Further information can be obtained in discovery.
Defendant also says that there is no cause of action for an
account stated because there is no showing that defendant ever agreed that any
particular amount was owed. It is true
that there must be an express or implied agreement between the parties as to
the amount due and a promise to pay it.
(Leighton v. Forster (2017) 8 Cal.App.5th 467.) The problem is that plaintiff alleges as much
at paragraph 11 of the complaint.
Whether the allegation is true or not is not something that can be decided
now. Therefore, the second cause of
action fails.
The third cause of action is for open book. Defendant claims that there is no allegation
that plaintiff kept a “book.” And,
again, it is true that open book requires that the creditor maintain a “book”
that shows the amounts owed as they are incurred and payments made on the
account.
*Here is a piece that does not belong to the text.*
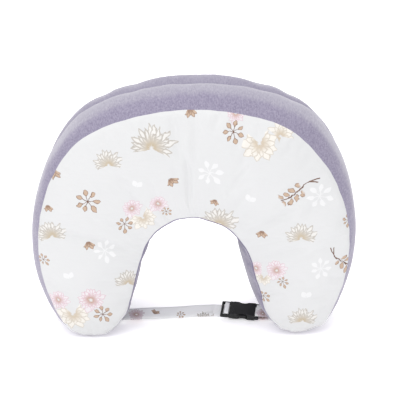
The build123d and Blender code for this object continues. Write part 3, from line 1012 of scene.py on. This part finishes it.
FRONT_MATERIAL = printed_cotton("printed_cotton", FRONT_PRINT, ARC_X)
VELVET_MATERIAL = velvet("velvet")
# velvet darkened with painted shade, for the back strip and the inner gusset
VELVET_SHADED = velvet("velvet_painted_shade", 0.25)
CASING_MATERIAL = plain_cloth("insert_casing", srgb(240, 240, 238))
FIBRE_MATERIAL = plain_cloth("polyester_fibre", srgb(245, 245, 243), 90.0)
TAPE_MATERIAL = plain_cloth("zip_tape", dyed(152, 147, 164), 500.0)
COIL_MATERIAL = coil_nylon("zip_coil", dyed(166, 161, 178))
METAL_MATERIAL = painted_metal("zip_metal", dyed(150, 145, 162))
BUCKLE_MATERIAL = moulded_plastic("buckle_plastic", BUCKLE_BLACK, BUCKLE_GREY, 0.40)
# the strap's cloth is lightened with painted light, against the shade it lies in
STRAP_MATERIAL = printed_cotton("strap_webbing", STRAP_PRINT, share=STRAP_PAINTED_LIGHT_SHARE, flat_y=LEFT_ANCHOR.y)

ALL_KINDS = (FRONT_PANEL, BACK_PANEL, FRONT_STRIP, BACK_STRIP, INNER_GUSSET)
COVER_PIECES = [
    ("cover_front_panel", (FRONT_PANEL,), FRONT_MATERIAL, "printed_cotton"),
    ("cover_back_panel", (BACK_PANEL,), VELVET_MATERIAL, "velvet"),
    ("outer_gusset_front_strip", (FRONT_STRIP,), VELVET_MATERIAL, "velvet"),
    ("outer_gusset_back_strip", (BACK_STRIP,), VELVET_SHADED, "velvet"),
    ("inner_gusset", (INNER_GUSSET,), VELVET_SHADED, "velvet"),
]
INSERT_PIECES = [
    ("insert_front_panel", (FRONT_PANEL,)),
    ("insert_back_panel", (BACK_PANEL,)),
    ("insert_outer_gusset", (FRONT_STRIP, BACK_STRIP)),
    ("insert_inner_gusset", (INNER_GUSSET,)),
]
PUCKERED = ("cover_front_panel", "cover_back_panel")
INSERT_DEPTH = 0.0032       # how far inside the cover's surface the insert and the fill lie
FILL_DEPTH = 0.0050


def settle(piece, node, material):
    """Give a finished piece its material, its CAD node and the pillow's body."""
    piece.name = "look_" + node
    piece.data.materials.clear()
    piece.data.materials.append(material)
    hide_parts(node)
    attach(piece, "pillow")


for node, kinds, material, slot in COVER_PIECES:
    made = cut_piece(pillow, node + "_piece", kinds)
    pucker(made, PUCKER_DEPTH if node in PUCKERED else PUCKER_DEPTH / 2)
    if node == "cover_front_panel":
        mark_arch_seam(made)
    press_on_floor(made.data, FLOOR_GAP)
    settle(made, node, material)
for node, kinds in INSERT_PIECES:
    made = cut_piece(pillow, node + "_piece", kinds, INSERT_DEPTH, 0)
    settle(made, node, CASING_MATERIAL)
stuffing = cut_piece(pillow, "fibre_fill_piece", ALL_KINDS, FILL_DEPTH, 0)
settle(stuffing, "fibre_fill", FIBRE_MATERIAL)
bpy.data.objects.remove(pillow)

buckle = buckle_frame()
strap_short = build_strap_short(buckle)
settle(strap_short, "strap_short", STRAP_MATERIAL)
strap_long = build_strap_long(buckle)
strap_long.name = "look_strap_long"
strap_long.data.materials.append(STRAP_MATERIAL)
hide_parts("strap_long")
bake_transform(strap_long)

MATERIAL_NODES = [
    (TAPE_MATERIAL, ("zip_tape_lower", "zip_tape_upper")),
    (COIL_MATERIAL, ("zip_coil_lower", "zip_coil_upper", "zip_stop_closed_end", "zip_stop_open_end")),
    (METAL_MATERIAL, ("zip_slider", "zip_pull")),
    (BUCKLE_MATERIAL, ("buckle_adjuster", "buckle_socket", "buckle_prong_front", "buckle_prong_rear")),
]
for material, nodes in MATERIAL_NODES:
    for node in nodes:
        for material_slot in frame["nodes"][node].material_slots:
            material_slot.material = material

# ---------------------------------------------------------------- floor, light and camera
CAMERA_TARGET = Vector((0.0085, -0.0033, 0.2055))
CAMERA_DISTANCE = 2.5
CAMERA_ELEVATION = 22.0
CAMERA_AZIMUTH = -1.5
PICTURE_WIDTH = 0.652       # metres across the picture at the target
SENSOR = 36.0
FLOOR_SIZE = 8.0
FLOOR_GLOW = 0.30           # the paper is lit from below, which keeps the shadows faint
FLOOR_TONE = (0.96, 0.955, 0.965, 1.0)
FLOOR_LIGHT = (0.975, 0.97, 0.98, 1.0)
WHITE = (1.0, 1.0, 1.0, 1.0)
LIGHT_TARGET = Vector((0, 0, 0.2))
# Area lights as (name, place, side, power in watts).
LIGHTS = [
    ("key_light", (-1.2, -2.2, 2.4), 2.0, 34),
    ("fill_light", (1.8, -1.8, 1.4), 2.0, 4),
    ("top_light", (0, 0.3, 2.6), 2.5, 30),
]


def build_floor():
    """Flat square of white paper."""
    mesh = bpy.data.meshes.new("floor")
    half = FLOOR_SIZE / 2
    corners = [(-half, -half, 0), (half, -half, 0), (half, half, 0), (-half, half, 0)]
    mesh.from_pydata(corners, [], [(0, 1, 2, 3)])
    floor = bpy.data.objects.new("floor", mesh)
    bpy.context.scene.collection.objects.link(floor)
    material, graph, shader, place = new_material("floor_paper", 0.95)
    graph.feed(shader.inputs["Base Color"], graph.mix(graph.noise(place, 3.0), FLOOR_TONE, FLOOR_LIGHT))
    shader.inputs["Emission Color"].default_value = FLOOR_LIGHT
    shader.inputs["Emission Strength"].default_value = FLOOR_GLOW
    mesh.materials.append(material)


def build_camera():
    """Camera that looks down at the front from a little to the left."""
    data = bpy.data.cameras.new("camera")
    camera = bpy.data.objects.new("camera", data)
    bpy.context.scene.collection.objects.link(camera)
    rise = math.radians(CAMERA_ELEVATION)
    side = math.radians(CAMERA_AZIMUTH)
    back = Vector((math.sin(side) * math.cos(rise), -math.cos(side) * math.cos(rise), math.sin(rise)))
    camera.location = CAMERA_TARGET + back * CAMERA_DISTANCE
    camera.rotation_mode = "QUATERNION"
    camera.rotation_quaternion = (-back).to_track_quat("-Z", "Y")
    data.sensor_width = SENSOR
    data.lens = SENSOR * CAMERA_DISTANCE / PICTURE_WIDTH
    data.clip_end = 100.0
    bpy.context.scene.camera = camera


def area_light(name, place, size, power):
    """Square white light that faces the pillow."""
    data = bpy.data.lights.new(name, "AREA")
    data.shape = "SQUARE"
    data.size = size
    data.energy = power
    light = bpy.data.objects.new(name, data)
    bpy.context.scene.collection.objects.link(light)
    light.location = place
    light.rotation_euler = (LIGHT_TARGET - Vector(place)).to_track_quat("-Z", "Y").to_euler()


def build_lights():
    """Even white surroundings and three soft lights."""
    world = bpy.data.worlds.new("studio")
    bpy.context.scene.world = world
    world.use_nodes = True
    background = world.node_tree.nodes["Background"]
    background.inputs["Color"].default_value = WHITE
    background.inputs["Strength"].default_value = 1.0
    for light in LIGHTS:
        area_light(*light)


build_floor()
build_camera()
build_lights()
bpy.context.scene.view_settings.view_transform = "Standard"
However, the “book” need not be
physical. It can be a ledger or it can
be in electronic form. The court
believes that the complaint, liberally read, alleges such a system, at least by
reasonable inference. Frankly, in today’s
world it is hard to imagine that defendant does not have some kind of
accounting software, and almost any such software would suffice. As such, this demurrer fails as well.
The court also notes that these causes of action are pled in
the alternative. In other words,
plaintiff understands, and the court agrees, that it cannot recover on all of
these causes of action and add the damages together.
In any event, the court believes that the complaint passes
muster. The demurrer is OVERRULED. Defendant has 30 days to answer.